■ **Input rows**
......

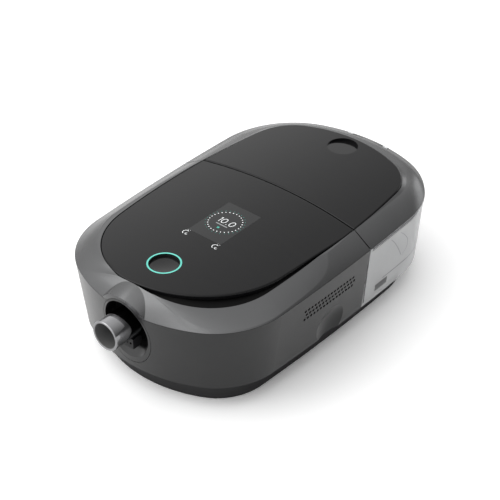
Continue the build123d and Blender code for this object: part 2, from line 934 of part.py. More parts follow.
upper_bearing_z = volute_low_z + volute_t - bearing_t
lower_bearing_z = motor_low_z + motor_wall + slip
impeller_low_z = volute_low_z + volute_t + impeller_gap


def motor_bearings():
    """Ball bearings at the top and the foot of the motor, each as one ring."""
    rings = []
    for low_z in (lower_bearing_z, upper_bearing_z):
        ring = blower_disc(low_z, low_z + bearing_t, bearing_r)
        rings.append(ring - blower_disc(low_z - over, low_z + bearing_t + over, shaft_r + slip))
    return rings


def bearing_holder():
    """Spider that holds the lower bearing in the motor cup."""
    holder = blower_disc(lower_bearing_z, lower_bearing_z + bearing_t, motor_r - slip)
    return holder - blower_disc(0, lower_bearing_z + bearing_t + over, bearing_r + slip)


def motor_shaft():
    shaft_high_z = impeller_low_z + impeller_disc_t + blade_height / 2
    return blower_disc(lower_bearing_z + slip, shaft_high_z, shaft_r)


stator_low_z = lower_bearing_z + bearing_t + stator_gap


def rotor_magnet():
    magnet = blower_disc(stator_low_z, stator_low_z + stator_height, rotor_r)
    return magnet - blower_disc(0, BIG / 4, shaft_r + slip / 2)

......

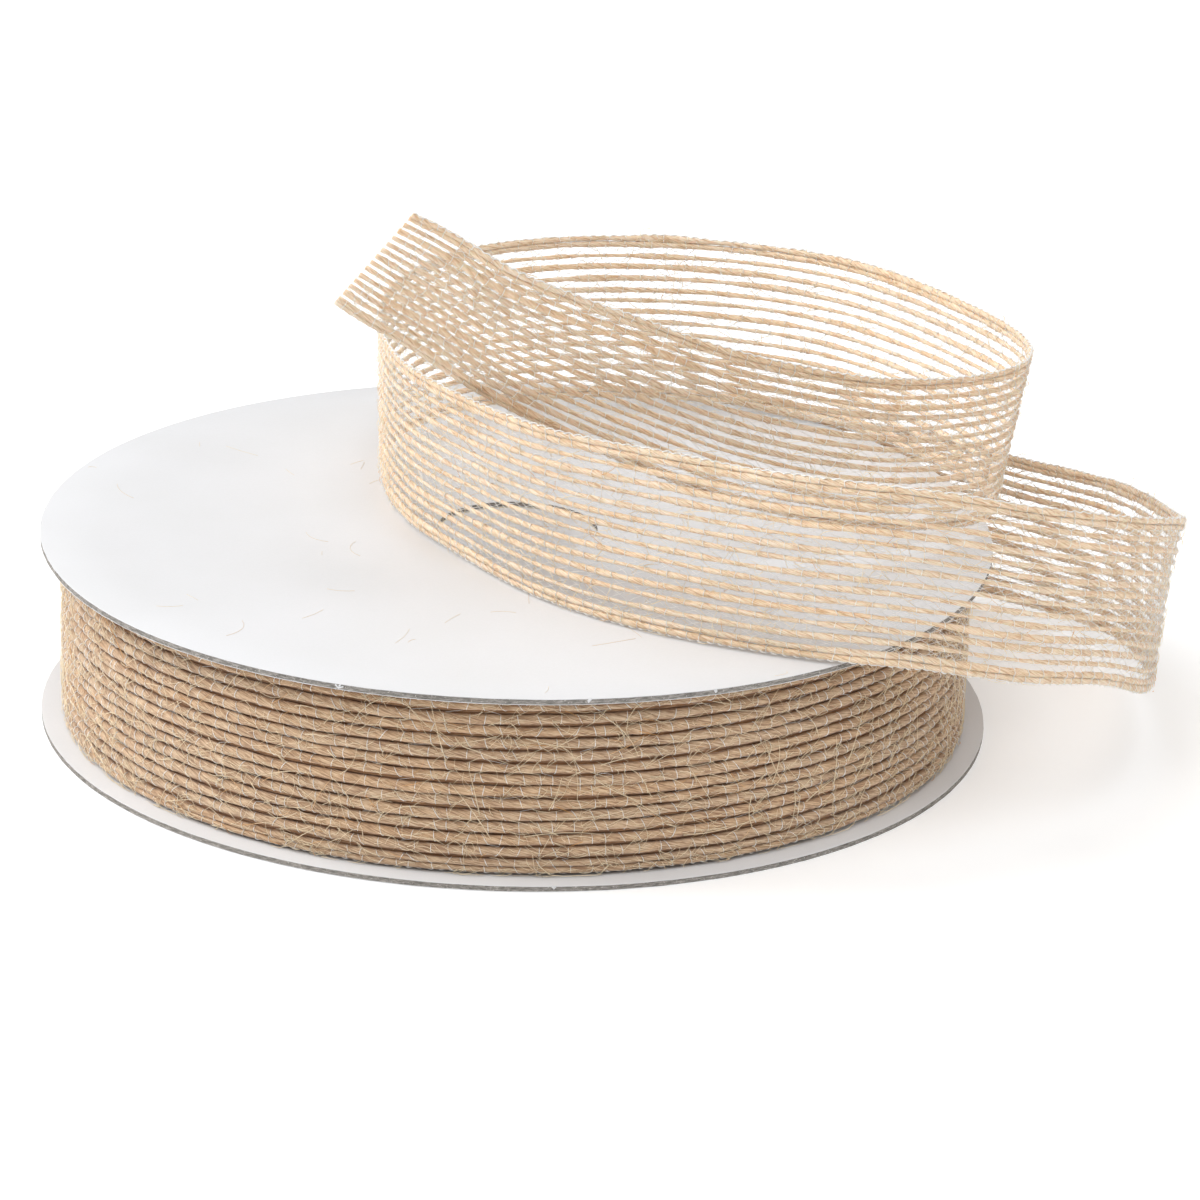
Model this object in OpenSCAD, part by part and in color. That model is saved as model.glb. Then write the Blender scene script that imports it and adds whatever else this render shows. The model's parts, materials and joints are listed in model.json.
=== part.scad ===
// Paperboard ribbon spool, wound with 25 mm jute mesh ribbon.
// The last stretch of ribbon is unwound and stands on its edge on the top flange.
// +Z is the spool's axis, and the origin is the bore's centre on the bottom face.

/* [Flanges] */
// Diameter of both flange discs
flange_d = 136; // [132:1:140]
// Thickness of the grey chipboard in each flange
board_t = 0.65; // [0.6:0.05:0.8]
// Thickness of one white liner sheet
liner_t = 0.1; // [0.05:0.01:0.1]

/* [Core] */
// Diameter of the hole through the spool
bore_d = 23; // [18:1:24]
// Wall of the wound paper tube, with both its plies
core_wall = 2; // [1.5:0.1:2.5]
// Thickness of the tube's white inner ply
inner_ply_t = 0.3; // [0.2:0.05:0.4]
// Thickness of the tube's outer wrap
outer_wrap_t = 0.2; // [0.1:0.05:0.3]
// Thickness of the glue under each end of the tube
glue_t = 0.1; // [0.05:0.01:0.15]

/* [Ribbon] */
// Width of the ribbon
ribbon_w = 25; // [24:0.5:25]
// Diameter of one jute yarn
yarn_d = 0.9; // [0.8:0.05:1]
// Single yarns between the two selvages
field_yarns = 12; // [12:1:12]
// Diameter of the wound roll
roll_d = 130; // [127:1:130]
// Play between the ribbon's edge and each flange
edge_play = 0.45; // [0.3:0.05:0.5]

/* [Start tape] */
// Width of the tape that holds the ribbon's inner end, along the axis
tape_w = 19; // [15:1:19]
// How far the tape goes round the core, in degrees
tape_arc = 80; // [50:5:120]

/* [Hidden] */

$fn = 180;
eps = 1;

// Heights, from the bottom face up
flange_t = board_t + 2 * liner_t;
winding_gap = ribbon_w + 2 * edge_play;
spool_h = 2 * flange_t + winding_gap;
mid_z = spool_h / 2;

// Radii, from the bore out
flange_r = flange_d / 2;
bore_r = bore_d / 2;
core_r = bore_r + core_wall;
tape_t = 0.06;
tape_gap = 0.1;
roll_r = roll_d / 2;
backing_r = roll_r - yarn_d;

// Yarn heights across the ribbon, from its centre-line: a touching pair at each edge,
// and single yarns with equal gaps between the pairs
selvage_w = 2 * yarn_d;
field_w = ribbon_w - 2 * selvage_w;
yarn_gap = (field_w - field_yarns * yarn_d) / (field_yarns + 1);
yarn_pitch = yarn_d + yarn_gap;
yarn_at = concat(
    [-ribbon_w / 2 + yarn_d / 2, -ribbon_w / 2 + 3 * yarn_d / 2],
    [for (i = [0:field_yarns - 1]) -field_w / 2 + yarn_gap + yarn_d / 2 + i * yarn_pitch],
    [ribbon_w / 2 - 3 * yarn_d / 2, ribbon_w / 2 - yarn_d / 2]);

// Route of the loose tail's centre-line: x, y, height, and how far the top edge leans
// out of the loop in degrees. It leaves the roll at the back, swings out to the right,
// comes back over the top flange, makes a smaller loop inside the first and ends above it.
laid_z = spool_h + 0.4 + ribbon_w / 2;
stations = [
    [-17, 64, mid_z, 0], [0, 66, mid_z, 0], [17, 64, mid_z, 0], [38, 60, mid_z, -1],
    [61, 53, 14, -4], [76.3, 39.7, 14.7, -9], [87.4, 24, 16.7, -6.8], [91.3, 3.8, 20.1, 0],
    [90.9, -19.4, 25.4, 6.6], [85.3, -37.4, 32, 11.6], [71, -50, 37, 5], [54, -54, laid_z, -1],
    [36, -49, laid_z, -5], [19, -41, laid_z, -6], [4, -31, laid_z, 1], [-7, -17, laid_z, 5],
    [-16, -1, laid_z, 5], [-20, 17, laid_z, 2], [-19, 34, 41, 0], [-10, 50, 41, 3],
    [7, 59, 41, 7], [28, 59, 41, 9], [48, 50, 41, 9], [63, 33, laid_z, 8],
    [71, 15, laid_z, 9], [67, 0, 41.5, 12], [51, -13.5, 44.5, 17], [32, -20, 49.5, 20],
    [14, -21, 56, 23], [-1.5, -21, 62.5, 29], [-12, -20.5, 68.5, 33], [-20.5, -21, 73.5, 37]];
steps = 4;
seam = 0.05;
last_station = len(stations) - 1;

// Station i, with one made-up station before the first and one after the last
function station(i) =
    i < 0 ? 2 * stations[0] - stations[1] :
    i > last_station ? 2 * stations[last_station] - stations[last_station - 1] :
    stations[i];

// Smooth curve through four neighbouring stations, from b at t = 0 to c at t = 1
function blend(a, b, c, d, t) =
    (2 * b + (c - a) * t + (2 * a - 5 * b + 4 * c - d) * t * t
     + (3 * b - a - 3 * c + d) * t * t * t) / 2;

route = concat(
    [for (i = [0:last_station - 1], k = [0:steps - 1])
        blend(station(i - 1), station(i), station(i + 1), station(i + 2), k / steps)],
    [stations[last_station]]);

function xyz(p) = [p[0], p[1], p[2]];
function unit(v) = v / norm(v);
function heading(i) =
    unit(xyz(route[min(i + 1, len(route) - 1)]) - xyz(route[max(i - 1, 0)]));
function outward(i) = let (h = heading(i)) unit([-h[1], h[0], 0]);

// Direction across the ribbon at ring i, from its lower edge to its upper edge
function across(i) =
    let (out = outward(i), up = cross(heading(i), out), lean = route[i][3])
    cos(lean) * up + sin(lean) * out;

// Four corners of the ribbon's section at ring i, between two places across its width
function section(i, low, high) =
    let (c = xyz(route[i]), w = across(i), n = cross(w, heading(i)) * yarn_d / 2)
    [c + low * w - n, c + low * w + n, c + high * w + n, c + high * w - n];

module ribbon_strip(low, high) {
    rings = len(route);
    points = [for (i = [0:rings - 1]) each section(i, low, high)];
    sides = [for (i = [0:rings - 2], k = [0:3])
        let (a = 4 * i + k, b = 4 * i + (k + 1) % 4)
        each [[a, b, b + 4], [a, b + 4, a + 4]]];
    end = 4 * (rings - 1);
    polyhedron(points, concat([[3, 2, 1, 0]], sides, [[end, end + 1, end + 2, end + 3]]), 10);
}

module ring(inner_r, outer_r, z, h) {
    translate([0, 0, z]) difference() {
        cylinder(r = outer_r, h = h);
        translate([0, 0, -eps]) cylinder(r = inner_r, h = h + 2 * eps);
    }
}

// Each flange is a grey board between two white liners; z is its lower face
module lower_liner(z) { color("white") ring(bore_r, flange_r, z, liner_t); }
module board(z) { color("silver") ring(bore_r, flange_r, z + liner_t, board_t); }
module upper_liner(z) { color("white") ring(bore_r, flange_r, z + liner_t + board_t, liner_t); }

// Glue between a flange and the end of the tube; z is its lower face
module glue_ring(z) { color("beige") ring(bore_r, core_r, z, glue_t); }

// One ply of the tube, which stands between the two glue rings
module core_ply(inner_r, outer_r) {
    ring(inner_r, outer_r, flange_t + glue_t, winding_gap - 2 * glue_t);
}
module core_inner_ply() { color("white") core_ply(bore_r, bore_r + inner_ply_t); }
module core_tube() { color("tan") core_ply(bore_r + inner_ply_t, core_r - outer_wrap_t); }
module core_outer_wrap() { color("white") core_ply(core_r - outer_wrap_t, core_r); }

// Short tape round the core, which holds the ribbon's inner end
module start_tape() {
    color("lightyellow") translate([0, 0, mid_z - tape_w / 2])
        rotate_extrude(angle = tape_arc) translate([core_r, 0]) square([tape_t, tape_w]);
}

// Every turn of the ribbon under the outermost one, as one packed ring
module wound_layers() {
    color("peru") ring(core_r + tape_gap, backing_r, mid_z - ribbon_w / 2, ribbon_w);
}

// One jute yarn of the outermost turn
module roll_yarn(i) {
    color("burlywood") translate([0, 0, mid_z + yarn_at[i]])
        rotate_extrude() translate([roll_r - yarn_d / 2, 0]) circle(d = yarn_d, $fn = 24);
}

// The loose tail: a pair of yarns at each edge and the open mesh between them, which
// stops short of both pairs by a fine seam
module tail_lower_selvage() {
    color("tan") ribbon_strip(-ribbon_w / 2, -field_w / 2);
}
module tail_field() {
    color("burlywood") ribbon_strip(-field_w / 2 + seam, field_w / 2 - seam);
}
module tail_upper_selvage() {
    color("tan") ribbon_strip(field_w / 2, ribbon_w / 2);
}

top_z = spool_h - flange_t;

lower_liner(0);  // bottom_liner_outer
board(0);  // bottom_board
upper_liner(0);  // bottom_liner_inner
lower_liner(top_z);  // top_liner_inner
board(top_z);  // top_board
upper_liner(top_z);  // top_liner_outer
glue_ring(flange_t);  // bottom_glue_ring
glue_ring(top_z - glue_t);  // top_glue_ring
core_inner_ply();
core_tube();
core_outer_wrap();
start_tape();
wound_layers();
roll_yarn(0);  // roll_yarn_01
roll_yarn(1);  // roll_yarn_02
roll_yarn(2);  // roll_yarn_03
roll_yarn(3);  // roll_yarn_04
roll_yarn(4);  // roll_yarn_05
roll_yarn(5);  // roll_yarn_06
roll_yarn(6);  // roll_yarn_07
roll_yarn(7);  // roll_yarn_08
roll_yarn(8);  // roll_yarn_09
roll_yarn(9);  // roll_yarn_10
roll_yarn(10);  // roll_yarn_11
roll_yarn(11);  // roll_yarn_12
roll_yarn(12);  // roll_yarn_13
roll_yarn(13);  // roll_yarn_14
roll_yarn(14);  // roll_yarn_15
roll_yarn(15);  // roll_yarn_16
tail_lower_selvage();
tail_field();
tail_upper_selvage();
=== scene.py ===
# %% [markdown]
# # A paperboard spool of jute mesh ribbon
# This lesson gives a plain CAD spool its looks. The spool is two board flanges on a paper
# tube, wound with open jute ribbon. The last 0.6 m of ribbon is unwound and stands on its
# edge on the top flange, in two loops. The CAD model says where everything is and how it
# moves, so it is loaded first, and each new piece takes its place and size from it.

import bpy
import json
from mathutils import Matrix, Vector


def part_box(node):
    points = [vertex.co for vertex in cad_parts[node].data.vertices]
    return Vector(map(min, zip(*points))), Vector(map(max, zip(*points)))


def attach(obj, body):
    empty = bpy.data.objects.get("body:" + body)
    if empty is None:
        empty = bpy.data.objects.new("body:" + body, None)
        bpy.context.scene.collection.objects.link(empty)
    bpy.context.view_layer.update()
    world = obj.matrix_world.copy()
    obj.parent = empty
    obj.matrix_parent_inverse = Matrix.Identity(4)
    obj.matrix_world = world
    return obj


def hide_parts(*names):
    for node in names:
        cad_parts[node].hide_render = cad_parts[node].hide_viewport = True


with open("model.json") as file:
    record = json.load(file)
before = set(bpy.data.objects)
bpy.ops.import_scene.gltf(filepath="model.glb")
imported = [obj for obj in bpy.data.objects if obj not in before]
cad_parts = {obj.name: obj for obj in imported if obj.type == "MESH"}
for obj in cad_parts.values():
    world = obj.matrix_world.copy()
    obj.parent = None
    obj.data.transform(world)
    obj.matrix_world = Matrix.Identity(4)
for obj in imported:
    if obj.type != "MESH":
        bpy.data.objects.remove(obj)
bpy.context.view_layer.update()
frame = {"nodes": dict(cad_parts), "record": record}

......

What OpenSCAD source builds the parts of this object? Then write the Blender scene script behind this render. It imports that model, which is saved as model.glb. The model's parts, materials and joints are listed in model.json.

......

■ **Exercise details**
Only the lines from the one with "core_tube();" up to the one with "if empty is" should be repeated, both included, exactly as they appear.

■ **Task result**
core_tube();
core_outer_wrap();
start_tape();
wound_layers();
roll_yarn(0);  // roll_yarn_01
roll_yarn(1);  // roll_yarn_02
roll_yarn(2);  // roll_yarn_03
roll_yarn(3);  // roll_yarn_04
roll_yarn(4);  // roll_yarn_05
roll_yarn(5);  // roll_yarn_06
roll_yarn(6);  // roll_yarn_07
roll_yarn(7);  // roll_yarn_08
roll_yarn(8);  // roll_yarn_09
roll_yarn(9);  // roll_yarn_10
roll_yarn(10);  // roll_yarn_11
roll_yarn(11);  // roll_yarn_12
roll_yarn(12);  // roll_yarn_13
roll_yarn(13);  // roll_yarn_14
roll_yarn(14);  // roll_yarn_15
roll_yarn(15);  // roll_yarn_16
tail_lower_selvage();
tail_field();
tail_upper_selvage();
=== scene.py ===
# %% [markdown]
# # A paperboard spool of jute mesh ribbon
# This lesson gives a plain CAD spool its looks. The spool is two board flanges on a paper
# tube, wound with open jute ribbon. The last 0.6 m of ribbon is unwound and stands on its
# edge on the top flange, in two loops. The CAD model says where everything is and how it
# moves, so it is loaded first, and each new piece takes its place and size from it.

import bpy
import json
from mathutils import Matrix, Vector


def part_box(node):
    points = [vertex.co for vertex in cad_parts[node].data.vertices]
    return Vector(map(min, zip(*points))), Vector(map(max, zip(*points)))


def attach(obj, body):
    empty = bpy.data.objects.get("body:" + body)
    if empty is None:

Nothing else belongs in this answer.